One of the most worrying features of modern times is the falling away of young people from the ways of faith.
The sad fact is that we Catholics seem to be struggling to fill young hearts with the joy of the Gospel — with the certainty that each has an indispensable role in salvation history. Our secular world insists that anything transcendent is an illusion. As a result, we’ve gotten used to the dark ways life becomes disordered and weary when meaning and purpose are absent from our lives.
It’s a surprise, then, that the person who seems to have a key to the great puzzle of how to reach young people on a spiritual level isn’t very religious.
Canadian clinical psychologist Jordan Peterson has arguably become the West’s most prominent cultural and intellectual influencer of late. His videos and best-selling books have attracted millions of young followers.
I went to hear him speak last month in Miami to better understand him. Some 3,000 people, most of them under 35, sat in rapt attention as he spoke about the human need for a philosophy rooted in the transcendent. The discourse was university level, a compliment to the audience that knew it wasn’t being condescended to.

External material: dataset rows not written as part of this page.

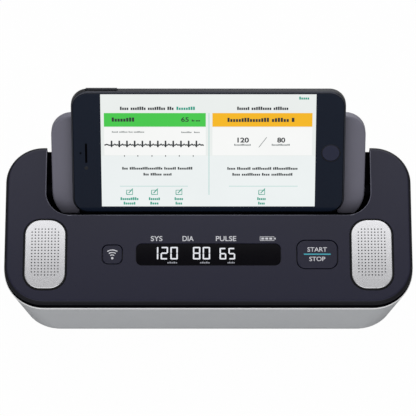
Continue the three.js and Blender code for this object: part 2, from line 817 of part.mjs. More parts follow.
function makeLowerCase() {
  const tongueArea = grown(deckArea, -(deckWall + fitGap));
  const tongue = cut(
    prism(roundedOutline(tongueArea), -rimDrop - tongueRoot, -skirtDepth + tongueHeight),
    prism(roundedOutline(tongueArea, tongueThickness), -rimDrop - tongueRoot - overrun, overrun),
  );
  const shell = join(cut(baseSolid(), baseHollow()), onDeck(tongue));
  const posts = screwPlaces.map(([, x, y]) =>
    rodZ(x, y, postRadius, floorTop - floorWall / 2, postTop, smallRoundSteps));
  const screwWays = screwPlaces.flatMap(([, x, y]) => [
    rodZ(x, y, screwHeadRadius + fitGap, 0, screwSeatHeight, smallRoundSteps),
    rodZ(x, y, screwShankRadius + fitGap, 0, postTop + overrun, smallRoundSteps),
  ]);
  const compartment = block(
    -compartmentHalf - compartmentWall, compartmentHalf + compartmentWall,
    compartmentFront - compartmentFrontWall, compartmentBack + compartmentWall,
    floorTop - floorWall / 2, compartmentTop + compartmentRoof,
  );
  const cellSpace = block(-compartmentHalf, compartmentHalf, compartmentFront, compartmentBack,
    floorTop, compartmentTop);
  const doorSpace = roundPlate(doorOpening, 0, floorTop + fitGap);
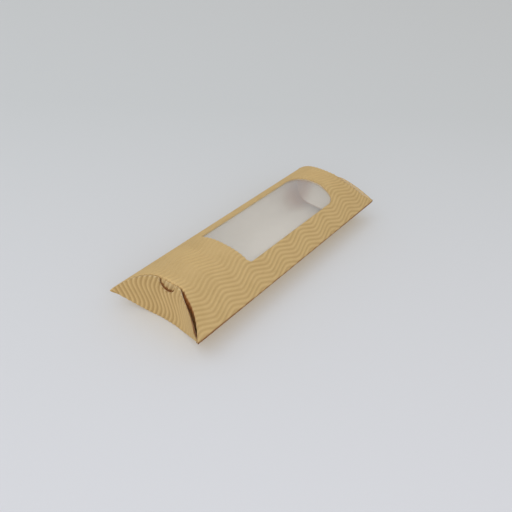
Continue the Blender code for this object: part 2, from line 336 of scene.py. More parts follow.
def buildMesh(name, points, faces, attributes):
    used, faces = np.unique(faces, return_inverse=True)
    faces = faces.reshape(-1, 4)
    points = points[used]
    corners = points[faces]
    # the signed volume says which way the faces point
    volume = corners[:, 0] * np.cross(corners[:, 2], corners[:, 3] - corners[:, 1])
    if volume.sum() < 0:
        faces = faces[:, ::-1]
    mesh = bpy.data.meshes.new(name)
    mesh.vertices.add(len(points))
    mesh.vertices.foreach_set("co", points.astype(np.float32).ravel())
    mesh.loops.add(faces.size)
    mesh.loops.foreach_set("vertex_index", faces.astype(np.int32).ravel())
    mesh.polygons.add(len(faces))
    mesh.polygons.foreach_set("loop_start", np.arange(0, faces.size, 4, dtype=np.int32))
    mesh.update(calc_edges=True)
    mesh.validate()
    mesh.shade_smooth()
    mesh.set_sharp_from_angle(angle=math.radians(sharpAngle))
    for key, values in attributes.items():
        layer = mesh.attributes.new(key, "FLOAT", "POINT")
        layer.data.foreach_set("value", values[used].astype(np.float32))
    return addObject(name, mesh)


def sheetMesh(name, outer, inner, attributes, cells=None):
    # a closed sheet: two grids, and walls round the kept cells' open edges
    rows, columns = outer.shape[:2]
    if cells is None:
        cells = np.ones((rows - 1, columns - 1), bool)
    index = np.arange(rows * columns).reshape(rows, columns)
    quads = np.stack([index[:-1, :-1], index[:-1, 1:], index[1:, 1:], index[1:, :-1]], -1)[cells]
    under = rows * columns
    framed = np.pad(cells, 1)
    before, after = framed[:-1, 1:-1], framed[1:, 1:-1]
    left, right = framed[1:-1, :-1], framed[1:-1, 1:]
    edges = [(index[:, :-1], index[:, 1:], after & ~before),
             (index[:, 1:], index[:, :-1], before & ~after),
             (index[1:, :], index[:-1, :], right & ~left),
             (index[:-1, :], index[1:, :], left & ~right)]
    faces = [quads, quads[:, ::-1] + under]
    for first, second, kept in edges:
        p, q = first[kept], second[kept]
        faces.append(np.stack([q, p, p + under, q + under], -1))
    points = np.concatenate([outer.reshape(-1, 3), inner.reshape(-1, 3)])
    doubled = {key: np.concatenate([values.ravel()] * 2) for key, values in attributes.items()}
    return buildMesh(name, points, np.concatenate(faces), doubled)


print("stage: materials")


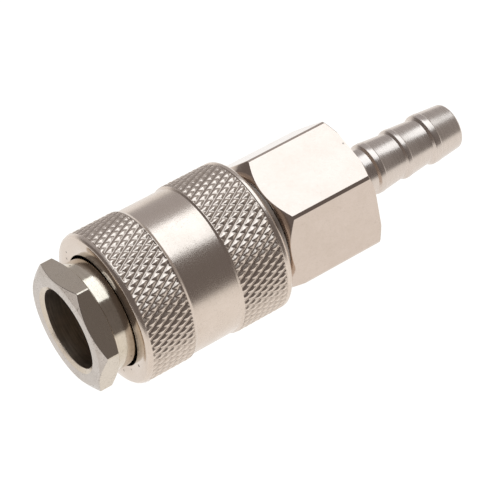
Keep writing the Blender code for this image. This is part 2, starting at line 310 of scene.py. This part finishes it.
class Nodes:
    """Short ways to add shader nodes."""

    def __init__(self, name):
        self.material = bpy.data.materials.new(name)
        self.material.use_nodes = True
        self.tree = self.material.node_tree
        self.shader = self.tree.nodes["Principled BSDF"]

    def add(self, kind, **settings):
        node = self.tree.nodes.new(kind)
        for key, value in settings.items():
            setattr(node, key, value)
        return node

    def link(self, source, target):
        self.tree.links.new(source, target)

    def math(self, operation, a, b=None, clamp=False):
        node = self.add("ShaderNodeMath", operation=operation, use_clamp=clamp)
        for socket, value in zip(node.inputs, (a, b)):
            if isinstance(value, (int, float)):
                socket.default_value = value
            elif value is not None:
                self.link(value, socket)
        return node.outputs[0]

    def span(self, value, a, b, c, d):
        node = self.add("ShaderNodeMapRange", clamp=True)
        self.link(value, node.inputs["Value"])
        set_range(node, a, b, c, d)
        return node.outputs["Result"]

    def noise(self, vector, scale, detail=3.0, rough=0.55):
        node = self.add("ShaderNodeTexNoise")
        node.inputs["Scale"].default_value = scale
        node.inputs["Detail"].default_value = detail
        node.inputs["Roughness"].default_value = rough
        self.link(vector, node.inputs["Vector"])
        return node.outputs["Fac"]

    def colours(self, factor, low, high):
        node = self.add("ShaderNodeMix", data_type="RGBA")
        self.link(factor, node.inputs["Factor"])
        node.inputs["A"].default_value = (*low, 1)
        node.inputs["B"].default_value = (*high, 1)
        return node.outputs["Result"]

    def tint(self, factor, colour, target):
        node = self.add("ShaderNodeMix", data_type="RGBA")
        self.link(factor, node.inputs["Factor"])
        self.link(colour, node.inputs["A"])
        node.inputs["B"].default_value = (*target, 1)
        return node.outputs["Result"]

    def bump(self, height, distance, strength=1.0, under=None):
        node = self.add("ShaderNodeBump")
        node.inputs["Strength"].default_value = strength
        node.inputs["Distance"].default_value = distance
        self.link(height, node.inputs["Height"])
        if under is not None:
            self.link(under, node.inputs["Normal"])
        return node.outputs["Normal"]


def metal(
    name,
    tone,
    stain,
    rough,
    turning=0.5,
    turning_size=6000,
    grain=0.5,
    grain_size=9000,
    pits=0.0,
    edge=None,
    stain_amount=0.5,
    streak=0.0,
    dirt_and_shade_amount=0.0,
    speckle=0.0,
    sleeve_gap_shade=None,
):
    """Plated or bare metal: turning marks round X, a fine grain, slow tarnish and a few tiny pits. streak
    darkens the bottoms of the turning marks, the groove amount darkens the bottoms of a knurl with dirt
    and painted shade, and speckle adds small dull spots. The last argument is the X where painted shade on
    the neck next to the sleeve begins, the X where it is full, and how strong it is."""
    n = Nodes(name)
    shader = n.shader
    shader.inputs["Metallic"].default_value = 1.0
    place = n.add("ShaderNodeTexCoord").outputs["Object"]
    parts = n.add("ShaderNodeSeparateXYZ")
    n.link(place, parts.inputs[0])
    across = n.add("ShaderNodeCombineXYZ")
    n.link(parts.outputs["Y"], across.inputs["Y"])
    n.link(parts.outputs["Z"], across.inputs["Z"])
    length = n.add("ShaderNodeVectorMath", operation="LENGTH")
    n.link(across.outputs[0], length.inputs[0])
    way = n.add("ShaderNodeVectorMath", operation="NORMALIZE")
    n.link(across.outputs[0], way.inputs[0])
    small = n.add("ShaderNodeVectorMath", operation="SCALE")
    n.link(way.outputs[0], small.inputs[0])
    small.inputs["Scale"].default_value = 0.0003
    along = n.add("ShaderNodeCombineXYZ")
    n.link(n.math("ADD", parts.outputs["X"], length.outputs["Value"]), along.inputs["X"])
    lathe = n.add("ShaderNodeVectorMath", operation="ADD")
    n.link(small.outputs[0], lathe.inputs[0])
    n.link(along.outputs[0], lathe.inputs[1])

    marks = n.noise(lathe.outputs[0], turning_size, 4.0, 0.65)
    fine = n.noise(place, grain_size, 3.0, 0.6)
    slow = n.noise(place, 260, 4.0, 0.6)
    mottle = n.noise(place, 1500, 3.0, 0.6)

    patches = n.math("ADD", n.math("MULTIPLY", slow, 0.65), n.math("MULTIPLY", mottle, 0.35))
    tarnish = n.span(patches, 0.38, 0.68, 0.0, 1.0)
    colour = n.colours(n.math("MULTIPLY", tarnish, stain_amount), tone, stain)
    if edge is not None:
        wear = n.add("ShaderNodeAttribute", attribute_name="wear").outputs["Fac"]
        worn = n.math("MULTIPLY", n.span(wear, 0.35, 1.0, 0.0, 1.0), n.span(fine, 0.3, 0.6, 0.5, 1.0))
        colour = n.tint(n.math("MULTIPLY", worn, 0.6), colour, edge)
    if streak:
        lines = n.span(marks, 0.40, 0.62, 1.0, 0.0)
        colour = n.tint(n.math("MULTIPLY", lines, streak), colour, tuple(0.45 * c for c in stain))
    if speckle:
        spots = n.span(n.noise(place, 3600, 2.0, 0.7), 0.56, 0.66, 0.0, 1.0)
        where = n.span(n.noise(place, 420, 2.0, 0.5), 0.40, 0.62, 0.25, 1.0)
        spots = n.math("MULTIPLY", spots, where)
        colour = n.tint(n.math("MULTIPLY", spots, speckle), colour, tuple(0.5 * c for c in stain))
    # Darkens the bottoms of a knurl towards dark brown: partly dirt, partly painted shade for the light
    # that the deep grooves lose.
    if dirt_and_shade_amount:
        dirt_and_shade = n.add("ShaderNodeAttribute", attribute_name="dirt_and_shade").outputs["Fac"]
        low = n.span(dirt_and_shade, 0.25, 0.95, 0.0, 1.0)
        groove_dirt_and_shade = n.math("MULTIPLY", low, n.span(fine, 0.35, 0.6, 0.6, 1.0))
        colour = n.tint(n.math("MULTIPLY", groove_dirt_and_shade, dirt_and_shade_amount), colour, (0.20, 0.155, 0.125))
    # Painted shade: the neck darkens towards the sleeve's front, where it goes in under the sleeve.
    if sleeve_gap_shade is not None:
        near = n.span(parts.outputs["X"], sleeve_gap_shade[0], sleeve_gap_shade[1], 0.0, 1.0)
        near = n.math("MULTIPLY", near, n.span(mottle, 0.35, 0.6, 0.6, 1.0))
        colour = n.tint(n.math("MULTIPLY", near, sleeve_gap_shade[2]), colour, (0.12, 0.10, 0.075))
    spread = n.math(
        "ADD",
        n.math("MULTIPLY", marks, 0.35),
        n.math("ADD", n.math("MULTIPLY", fine, 0.35), n.math("MULTIPLY", slow, 0.3)),
    )
    roughness = n.span(spread, 0.32, 0.68, rough[0], rough[1])
    if speckle:
        roughness = n.math("ADD", roughness, n.math("MULTIPLY", spots, 0.35 * speckle), clamp=True)
    normal = n.bump(marks, 0.00001 * turning, 0.6)
    normal = n.bump(fine, 0.00001 * grain, 0.6, normal)
    if pits:
        cells = n.add("ShaderNodeTexVoronoi", feature="F1")
        cells.inputs["Scale"].default_value = 520
        cells.inputs["Randomness"].default_value = 1.0
        n.link(place, cells.inputs["Vector"])
        chosen = n.add("ShaderNodeSeparateColor")
        n.link(cells.outputs["Color"], chosen.inputs[0])
        size = n.span(chosen.outputs[0], 1.0 - pits, 1.0, 0.0, 0.16)
        uneven = n.math("MULTIPLY", n.math("SUBTRACT", mottle, 0.5), 0.12)
        wobble = n.math("ADD", cells.outputs["Distance"], uneven)
        hole = n.math("MULTIPLY", n.math("SUBTRACT", size, wobble), 14.0, clamp=True)
        colour = n.tint(n.math("MULTIPLY", hole, 0.75), colour, (0.09, 0.075, 0.06))
        roughness = n.math("ADD", roughness, n.math("MULTIPLY", hole, 0.3), clamp=True)
        normal = n.bump(n.math("SUBTRACT", 1.0, hole), 0.00004, 0.7, normal)
    n.link(colour, shader.inputs["Base Color"])
    n.link(roughness, shader.inputs["Roughness"])
    n.link(normal, shader.inputs["Normal"])
    return n.material


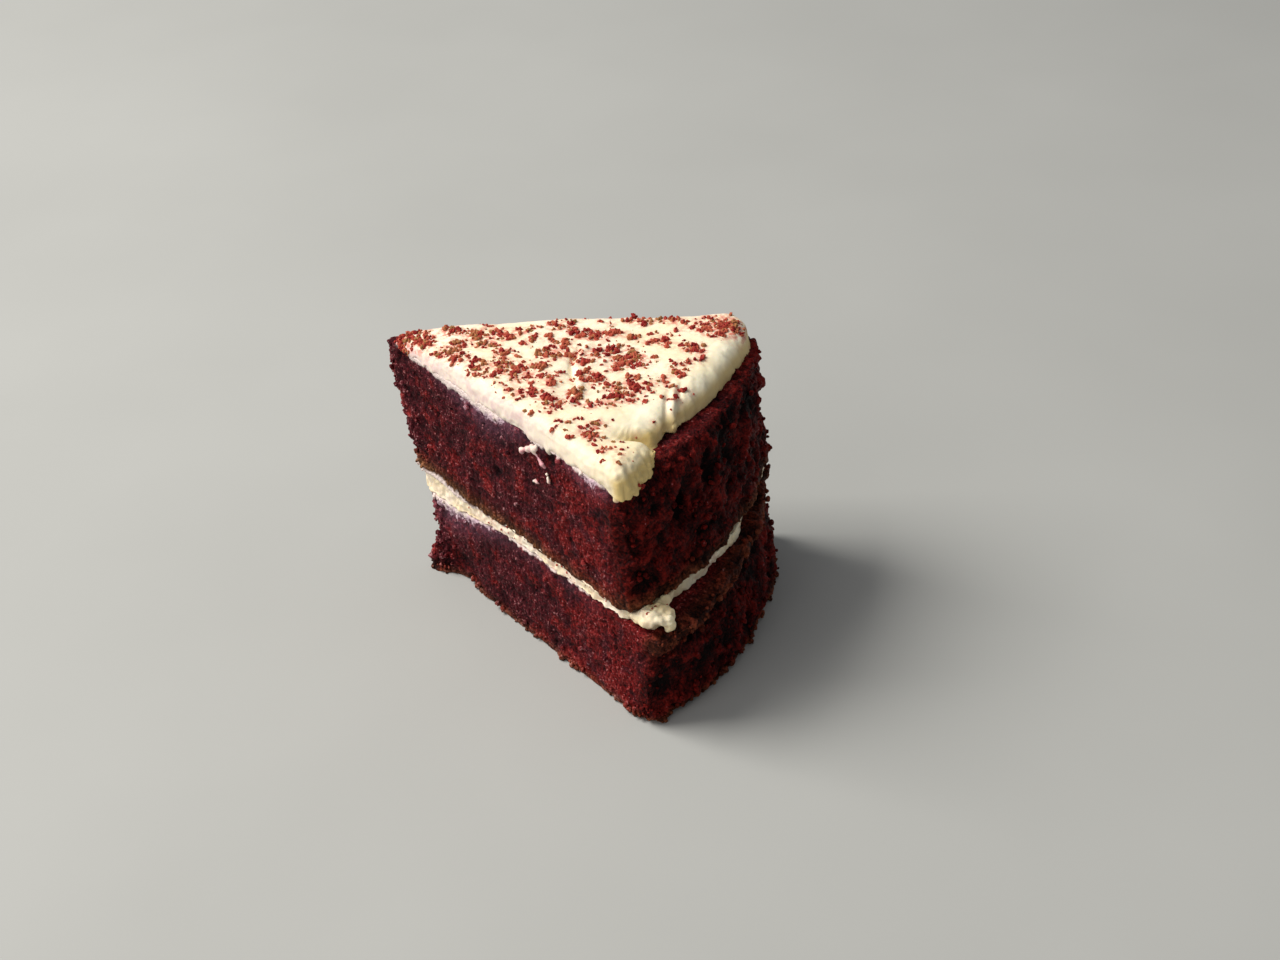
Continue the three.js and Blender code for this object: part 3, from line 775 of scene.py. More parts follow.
def crumb_relief(points, rim, tip):
    """Relief of torn cake crumb in millimetres: grains, pores and, on the rim, cobbles with
    crevices between them."""
    sway = np.stack([noise(points + shift, SWAY["wavelength"]) for shift in SWAY["shifts"]], axis=1)
    bent = points + SWAY["grains"] * sway
    grain = LEVEL - cells(bent, GRAIN)[0]
    fine = LEVEL - cells(bent + 90, FINE_GRAIN)[0]
    cobble = LEVEL - cells(points + 40 + SWAY["cobbles"] * sway, COBBLE)[0]
    pore, tone = cells(bent, PORE)
    width = 0.14 + 0.2 * tone
    pores = np.where(tone > 0.3, smoothstep(width - pore, 0, width), 0)
    cut = 1.0 * grain + 0.5 * fine + 0.4 * noise(points, 4.2) - 0.7 * pores
    lumps = 1.7 * (0.35 - np.abs(noise(points + 60, 8.5))) + 1.5 * (0.3 - np.abs(noise(bent + 5, 4.4)))
    torn = lumps + 1.1 * cobble + 0.9 * grain + 0.5 * fine - 0.9 * pores
    ragged = 1.5 * cobble + 1.0 * grain + 0.9 * noise(bent, 5)
    return lerp(lerp(cut, torn, rim), ragged + 0.4 * cut, tip * (1 - rim))


def stuck_grains(points, normals, weights, count, random):
    """Loose grains that cling to a surface, partly sunk in it, and none below the floor."""
    chosen = random.choice(len(points), size=count, p=weights / weights.sum())
    size = lerp(*LOOSE_RADIUS, random.random(count) ** 1.8)
    centres = points[chosen] + normals[chosen] * (0.35 * size)[:, None]
    centres[:, 2] = np.maximum(centres[:, 2], 0.8 * size)
    loose, faces = grains(centres, size, BALL, 0.5, 0.35, random)
    loose[:, 2] = np.maximum(loose[:, 2], 0)
    return loose, faces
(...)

In digging into some of his writings, talking to young people who follow him (among them my two young adult sons), I’ve come to appreciate his attempts to teach them a way out of the blankness and despair of skepticism and into the easement of moral certainty.
As a professed agnostic, I’m sure Peterson is out of step with the Church on several crucial subjects of social teaching. But after checking him out for myself, I’ve come to believe we Catholics can learn a valuable lesson from him.
At the heart of Peterson’s ideas is this: First, life is difficult and filled with suffering. There are afflictions we can’t control, like illness, the loss of loved ones, war, and natural disaster. Even worse is what he calls “malevolence”: the dark parts of our nature that hurt others, and the malevolence of those around us that wounds us.
That is the baseline condition of life, and to young people who suffer it comes as a relief to learn that it is everyone’s experience.
The good news, according to Peterson, is that we can still prevail. We can “take up arms against the sea of troubles, and by opposing, end them.” Or if we cannot end them, we can courageously confront them. We are not victims but protagonists, and able ones, at that.
Second, Peterson proposes that the first step toward a life of meaning is the adoption of responsibility, starting with our own actions and moving out to our families and then to the community. In cultivating this sense of responsibility, our lives acquire meaning and purpose, shaping us into the kind of men and women that shine like lights in a dark world that others rely on.
Both ideas are familiar to people of faith. The Scriptures remind us that we are pilgrim wanderers traversing a “vale of tears.” And the malevolence that adds the horror of purposeful injury to the accidental cruelties of our days is nothing else but original sin, the inky darkness that lives deep inside each of us, without exception.
As for the responsibility that leads to meaning — it is a great responsibility for a Christian to know himself as a son or daughter of God. With that knowledge comes the welcome weight of eternal duties, to Father and neighbor, to the greater good and to the created order itself.
When Peterson proposes responsibility to young people raised on a steady diet of self-esteem and the “pursuit of happiness” as the meaning of life, they immediately recognize it as a lifebuoy.
That’s especially true for young men. They are aching for a challenge, for a citadel to conquer, even if the first one is, in Peterson’s famous words, “make your bed.” Whether male or female, they know, inside, that they were created not for the banal pursuit of comfort but for the glorious adventure of heroic deeds and noble purposes, and it is to this intuition that Peterson speaks.
And it is to this intuition that I think we Catholics are not effectively speaking. In listening to Peterson, I was reminded that for too long, we’ve taught our religion as a comforting, healthy way to pursue happiness and grow our self-esteem.
We’ve forgotten, at times, the meaning that comes from taking on responsibility — for our relationship with God, for the beautiful practices of our faith, for our brothers and sisters. If Peterson starts with “make your bed,” perhaps we can start with “go to Mass on Sunday,” because it is in the fulfillment of duty that the heart is engaged and enkindled, and that dysfunction becomes peace.
Jesus Christ modeled and proposed a life of valorous responsibility: The words “Take up your cross and follow me” call us to something different, to face crushing situations with hope. Jesus goes a huge step forward, of course: His shouldering of the responsibility of mankind’s sins is the cure for the malevolence that plagues us.
What can be more important than speaking to the emptiness that so many young people experience? We know, after all, that our faith is in one who promises “the words of eternal life.”